Third-person limited example:
“So they parted; and the young man pursued his way, until, being about to turn the corner by the meeting-house, he looked back and saw the head of Faith still peeping after him, with a melancholy air, in spite of her pink ribbons.
‘Poor little Faith!’ thought he, for his heart smote him.”
In “Young Goodman Brown,” the narrator only expresses the thoughts and feelings of a single character (Goodman Brown) while the feelings of secondary characters (e.g., Faith) remain a mystery to us.
Third-person objective example:
“The American and the girl with him sat at a table in the shade, outside the building. It was very hot and the express from Barcelona would come in forty minutes. It stopped at this junction for two minutes and went to Madrid.
‘What should we drink?’ the girl asked. She had taken off her hat and put it on the table.
‘It’s pretty hot,’ the man said.
‘Let’s drink beer.’ ”
Notice that the narrator in “Hills Like White Elephants” only relays what is said aloud or can be visibly observed. The narrator is a purely uninvolved observer, much like you would be if you encountered these two characters in real life.
Third-person omniscient example:
“...all agree that, after accepting it and trying to guess the answer, Gollum was bound by his promise. And Bilbo pressed him to keep his word; for the thought came to him that this slimy creature might prove false, even though such promises were held sacred, and of old all but the wickedest things feared to break them.

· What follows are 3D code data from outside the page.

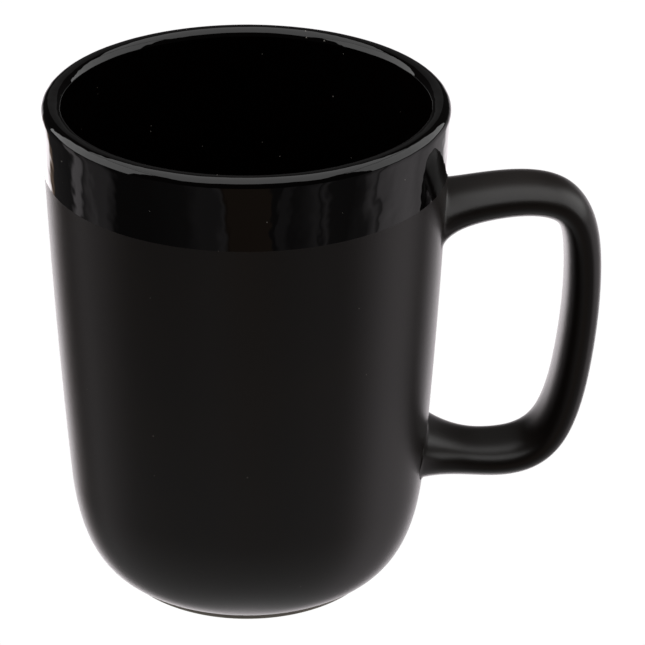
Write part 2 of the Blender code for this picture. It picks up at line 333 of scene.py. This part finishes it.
def make_strap_tree():
    """Sweeps the strap's rounded section along the handle's line and fillets it on to the cup."""
    sizes = (
        ("Width", "Float"), ("Thickness", "Float"),
        ("Crown squareness", "Float"), ("Inner squareness", "Float"),
        ("Sides", "Int"), ("Rings", "Int"), ("Run-in", "Float"), ("Fillet", "Float"),
        ("Wall base radius", "Float"), ("Rim radius", "Float"), ("Belly", "Float"),
        ("Wall bottom", "Float"), ("Wall top", "Float"), ("Axis X", "Float"),
    )
    tree = new_tree("Pressed strap", sizes)
    given = add(tree, "NodeGroupInput").outputs
    position = add(tree, "GeometryNodeInputPosition").outputs[0]

    def calc(operation, *values):
        return add(tree, "ShaderNodeMath", dict(enumerate(values)), operation=operation).outputs[0]

    # The section: a circle pressed towards a rectangle, more so on the finger side.
    circle = add(tree, "GeometryNodeCurvePrimitiveCircle",
                 {"Resolution": given["Sides"], "Radius": 1.0})
    round_xy = add(tree, "ShaderNodeSeparateXYZ", {0: position}).outputs
    inner_side = calc("GREATER_THAN", round_xy["Y"], 0.0)
    extra = calc("SUBTRACT", given["Inner squareness"], given["Crown squareness"])
    squareness = calc("ADD", given["Crown squareness"], calc("MULTIPLY", inner_side, extra))
    power = calc("DIVIDE", 2.0, squareness)
    pressed = []
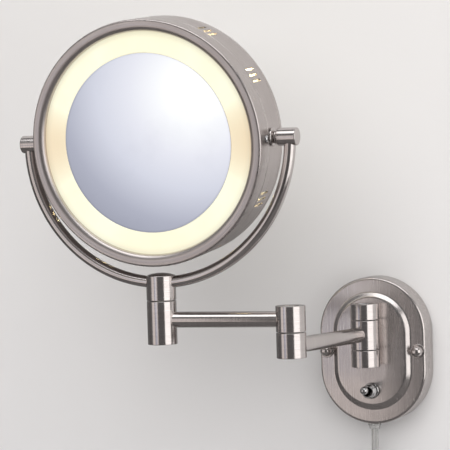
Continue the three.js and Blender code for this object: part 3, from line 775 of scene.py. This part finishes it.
# The drum's side is a grid with the slots left out, walled between its outer and inner faces.
def makeDrum():
    radius = head["radius"]
    halfTurn = vents["width"] / 2 / radius * 180 / pi
    middles = [centre + step * vents["pitch"] for centre in vents["centres"] for step in vents["perGroup"]]
    slots = [(middle - halfTurn, middle + halfTurn) for middle in middles]
    edges = {round(value, 6) for slot in slots for value in slot}
    plain = [n * 360 / head["around"] for n in range(head["around"])]
    # an even division is dropped where it falls beside a slot's edge
    kept = [value for value in plain if all(abs(value - edge) > 0.45 for edge in edges)]
    turns = sorted(edges | {round(value, 6) for value in kept})
    slotLow = vents["middle"] - vents["length"] / 2
    heights = [head["frontSeam"], slotLow, slotLow + vents["length"], head["rearSeam"]]
    vertices, grain = [], []
    number = {}
    for layer, size in enumerate((radius, radius - vents["wall"])):
        for row, height in enumerate(heights):
            for column, degrees in enumerate(turns):
                number[layer, row, column] = len(vertices)
                turn = radians(degrees)
                vertices.append(spot((size * cos(turn), height, size * sin(turn))))
                grain.append((size * mm * cos(turn), size * mm * sin(turn), height * mm))
    count = len(turns)

    def isOpenAt(row, column):
        if not 0 <= row < len(heights) - 1:
            return True
        column %= count
        middle = (turns[column] + (turns + [360])[column + 1]) / 2
        return row == 1 and any(low < middle < high for low, high in slots)

    faces = []
    for row in range(len(heights) - 1):
        for column in range(count):
            if isOpenAt(row, column):
                continue
            after = (column + 1) % count
            corners = [(row, column), (row, after), (row + 1, after), (row + 1, column)]
            faces.append([number[(0, *corner)] for corner in corners][::-1])
            faces.append([number[(1, *corner)] for corner in corners])
            sides = ((0, 1, isOpenAt(row - 1, column)), (3, 2, isOpenAt(row + 1, column)),
                     (0, 3, isOpenAt(row, column - 1)), (1, 2, isOpenAt(row, column + 1)))
            for start, end, isOpen in sides:
                if isOpen:
                    first, second = corners[start], corners[end]
                    faces.append([number[(0, *first)], number[(0, *second)],
                                  number[(1, *second)], number[(1, *first)]])
    edge = [0.0] * len(vertices)
    nodes = ("drum_shell",)
    drum = finishPiece("drumShell", vertices, faces, "head", satin, nodes, grain, edge, headPlace, 30)
    soften = drum.modifiers.new("softened edges", "BEVEL")
    soften.width = vents["softening"] * mm
    soften.segments = 2
    soften.limit_method = "ANGLE"
    soften.angle_limit = radians(40)
    drum.modifiers.move(1, 0)
    # a plain ring inside each end of the drum, which the bezels slip over
    inner, outer = head["spigotRadii"]
    spigots = (("frontSpigot", -18, head["frontSeam"] + 1), ("rearSpigot", head["rearSeam"] - 1, 23.4))
    for name, low, high in spigots:
        outline = [(inner, low), (outer, low), (outer, high), (inner, high)]
        turnedPiece(name, outline, "head", satin, "y", 96, headPlace, None, 0.2, 2)


glass = {"radius": 73.9, "face": 19.6, "thickness": 3, "dish": 4.4, "polishedEdge": 0.3}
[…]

But after ages alone in the dark Gollum’s heart was black, and treachery was in it. He slipped away, and returned to the island, of which Bilbo knew nothing, not far off in the dark water. There, he thought, lay his ring. He was hungry now, and angry, and once his 'precious' was with him he would not fear any weapon at all.”
In this excerpt from The Lord of the Rings, we are given the thoughts and feelings of both Bilbo and Gollum, which shows us that this narrator is all-knowing or “omniscient.”